In an analysis of 406 eyelids (240 patients), investigators discovered “more severe presenting ptosis” and a higher rate of ptosis recurrence among patients with a history of topical corticosteroid use. Continued use of this class of drugs may also create a continuing risk factor during patient recovery after reparative surgeries, especially with ELR, they added. The levator palpebrae superioris consists of slow-twitch muscle, along with fast-twitch muscle fibers which could be susceptible to atrophy upon chronic corticosteroid exposure.

In the retrospective, case-controlled chart review, ptosis recurred in 30% of eyelids with previous topical corticosteroid use, while only 16% of those who had no regular exposure saw recurrence (P =.03).
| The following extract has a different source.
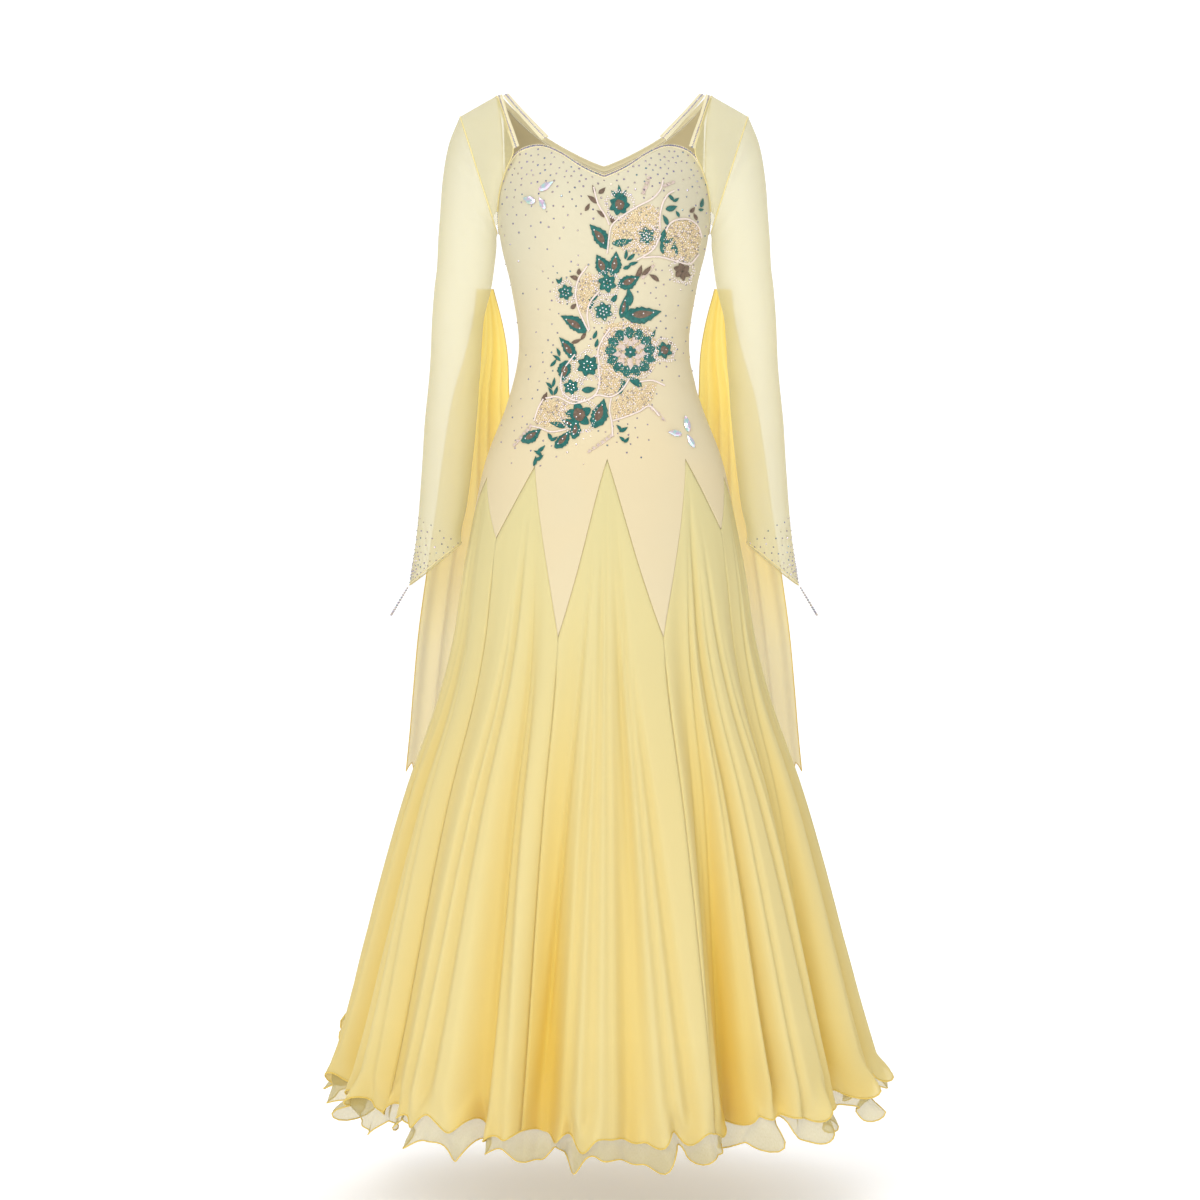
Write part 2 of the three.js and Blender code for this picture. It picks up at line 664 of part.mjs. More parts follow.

Mean survival rate of repair success was about 6.4 months for participants with prior topical corticosteroid use, but 11 months for those without (P =.02). No statistically significant correlations were found for ptosis relapse based on which corticosteroid was used (P =.17), or exact duration of use (P =.97).

For those whose ptosis reappeared after ELR, 41% had prior topical corticosteroid exposure, as compared with 18% who did not (P =.01). Recurrence rates were lower in recipients of Müller muscle conjunctival resection (MMCR). After MMCR, 12% of corticosteroid-exposed subjects’ ptosis returned, as opposed to 9% of non-corticosteroid users (P =.76). Researchers added that the Müller muscle is sympathetically innervated and mostly made up of collagenous fibers. 

Previous studies have shown an association between ptosis and ocular or periocular corticosteroid injections; however none have yet examined the relationship of ptosis repair success with topical corticosteroids until the present analysis, the investigators wrote. Limitations of the study include its retrospective nature, and possible complicating variables such as eyelid muscle tone, and prior procedures including glaucoma filtering surgery. 

Participants received at least 3 months of postoperative care. Overall, 44 eyelids of 36 patients had previously taken topical corticosteroids regularly during a mean period of 3.77 years for participants experiencing no recurrence of ptosis, and 3.73 years for those who had recurrence. The study’s designers defined surgical failure as patient or surgeon dissatisfaction with eyelid height, or upper eyelid margin reflex measurement less than 2 mm.

The research speculates that postoperative corticosteroid use may delay eyelid recovery due to impaired muscle healing. “Given the severity of presenting margin reflex distance and the degree of impaired levator function, it is possible that chronic topical corticosteroid use has effects on multiple eyelid retractor tissues, particularly the levator muscle.”


Dermarkarian CR, Williams KJ, Sweeney AR, Allen RC, Yen MT. Topical corticosteroid use associated with increased degree of ptosis and rate of ptosis repair failure. Ophthalmic Plast and Reconstr Surg. 2021;37(1):33-37. doi:10.1097/IOP.0000000000001671.